Here we add a new finding with the topic “Alert!” if the topic or expression contains one of the sensitive words we are looking for.

We can also use this technique to remove comments that contain nonsense character sequences at load time.  Here is a Modify Response on Load that will remove comments that contain popular nonsense character sequences for respondents using QWERTY keyboards:

var taxonomy = new Taxonomy();
taxonomy.AddGroupAndSynonyms("", "asdf", "qwer", "jkl;");
if (taxonomy.IsMatch(f.r)) {
  return null; // If nonsense found comment is not loaded
}

Returning to our original desire to correct common misspellings when data are loaded, we can use the powerful Replace method of the Taxonomy object.  Given a string of text, the Replace method will replace any text that matches a synonym in the taxonomy with the group text.
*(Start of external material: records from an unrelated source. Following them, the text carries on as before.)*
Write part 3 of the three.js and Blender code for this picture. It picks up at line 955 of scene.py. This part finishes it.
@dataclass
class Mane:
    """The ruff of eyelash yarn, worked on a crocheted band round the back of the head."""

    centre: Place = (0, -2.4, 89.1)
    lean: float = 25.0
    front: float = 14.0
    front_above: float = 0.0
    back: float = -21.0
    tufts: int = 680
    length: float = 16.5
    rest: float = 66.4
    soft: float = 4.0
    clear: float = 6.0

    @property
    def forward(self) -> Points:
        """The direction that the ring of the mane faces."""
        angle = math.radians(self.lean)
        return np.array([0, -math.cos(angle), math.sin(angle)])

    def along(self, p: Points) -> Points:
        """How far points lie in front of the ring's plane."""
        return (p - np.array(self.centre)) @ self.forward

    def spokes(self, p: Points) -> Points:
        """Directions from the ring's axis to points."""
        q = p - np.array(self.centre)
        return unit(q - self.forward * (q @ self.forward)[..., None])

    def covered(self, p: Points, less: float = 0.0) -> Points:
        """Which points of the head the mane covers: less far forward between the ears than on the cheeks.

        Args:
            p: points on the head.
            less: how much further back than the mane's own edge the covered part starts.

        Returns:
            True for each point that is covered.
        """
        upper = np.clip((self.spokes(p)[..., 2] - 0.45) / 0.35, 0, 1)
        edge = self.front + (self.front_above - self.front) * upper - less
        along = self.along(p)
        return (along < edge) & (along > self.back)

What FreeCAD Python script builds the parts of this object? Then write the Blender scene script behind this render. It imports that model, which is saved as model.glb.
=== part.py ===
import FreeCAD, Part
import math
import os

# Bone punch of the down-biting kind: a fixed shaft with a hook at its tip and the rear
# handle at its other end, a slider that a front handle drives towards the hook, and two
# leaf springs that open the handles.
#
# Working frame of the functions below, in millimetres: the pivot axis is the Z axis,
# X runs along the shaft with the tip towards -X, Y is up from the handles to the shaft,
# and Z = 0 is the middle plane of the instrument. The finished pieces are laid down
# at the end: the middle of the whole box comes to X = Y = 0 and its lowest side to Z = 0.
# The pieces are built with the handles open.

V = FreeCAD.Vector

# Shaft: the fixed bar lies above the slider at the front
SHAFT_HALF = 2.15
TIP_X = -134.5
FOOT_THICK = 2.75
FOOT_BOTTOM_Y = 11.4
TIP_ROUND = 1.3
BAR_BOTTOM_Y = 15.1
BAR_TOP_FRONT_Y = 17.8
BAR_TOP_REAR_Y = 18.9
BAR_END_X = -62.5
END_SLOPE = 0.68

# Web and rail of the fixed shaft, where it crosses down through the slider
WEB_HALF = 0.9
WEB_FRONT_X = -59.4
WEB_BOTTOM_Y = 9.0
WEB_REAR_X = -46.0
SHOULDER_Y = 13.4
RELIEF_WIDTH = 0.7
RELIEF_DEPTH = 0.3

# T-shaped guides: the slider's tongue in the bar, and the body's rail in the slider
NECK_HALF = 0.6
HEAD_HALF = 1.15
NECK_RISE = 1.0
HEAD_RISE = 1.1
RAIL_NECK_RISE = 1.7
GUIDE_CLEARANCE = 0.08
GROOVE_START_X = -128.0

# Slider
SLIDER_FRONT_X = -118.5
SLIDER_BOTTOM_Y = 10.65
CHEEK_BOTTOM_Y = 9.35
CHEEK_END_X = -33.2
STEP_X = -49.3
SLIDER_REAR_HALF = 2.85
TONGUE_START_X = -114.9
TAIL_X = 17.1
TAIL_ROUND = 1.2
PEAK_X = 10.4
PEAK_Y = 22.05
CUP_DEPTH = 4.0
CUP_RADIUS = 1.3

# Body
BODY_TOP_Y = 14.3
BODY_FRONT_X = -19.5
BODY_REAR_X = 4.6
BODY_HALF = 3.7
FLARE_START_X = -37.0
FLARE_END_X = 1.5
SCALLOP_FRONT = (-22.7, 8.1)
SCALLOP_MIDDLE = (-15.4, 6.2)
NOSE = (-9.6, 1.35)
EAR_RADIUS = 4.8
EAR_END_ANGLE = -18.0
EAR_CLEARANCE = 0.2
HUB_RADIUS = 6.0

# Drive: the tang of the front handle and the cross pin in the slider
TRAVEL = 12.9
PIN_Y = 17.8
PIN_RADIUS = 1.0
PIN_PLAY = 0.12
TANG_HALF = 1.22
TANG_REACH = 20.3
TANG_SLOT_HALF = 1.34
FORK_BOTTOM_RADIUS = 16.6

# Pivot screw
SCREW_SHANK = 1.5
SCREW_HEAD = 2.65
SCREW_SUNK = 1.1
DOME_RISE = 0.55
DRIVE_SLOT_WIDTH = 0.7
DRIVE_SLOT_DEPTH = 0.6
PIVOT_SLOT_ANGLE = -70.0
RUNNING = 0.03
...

Here is an example Modify Response on Load rule:

var taxonomy = new Taxonomy();
taxonomy.AddGroupAndSynonyms("technical", "tech?n[ia]ca?l");
taxonomy.AddGroupAndSynonyms("support", "suport");

f.r = taxonomy.Replace(f.r);

This rule will change the comment:

I called tecnacl suport.

to:

I called technical support.

Performance Considerations

The examples in the last section create and populate a new Taxonomy object each time the rule is invoked.  With small taxonomies such as found in the examples above this is just fine.  But if the taxonomy is large this can slow down the performance of your Rule Set dramatically.  A much better approach when using large taxonomies is to create a Class rule to hold the taxonomy.  This can provide much better performance with the additional benefit of making the taxonomy available in all rules in the Rule Set.  See my post Using Class Rules in an Ascribe Rule Set for more information.

Summary

Using a Taxonomy object in a Rule Set can simplify common tasks such as detection or replacement of certain words or phrases.  Taxonomies have the added benefit of allowing the use of an extended regular expression syntax for word matching.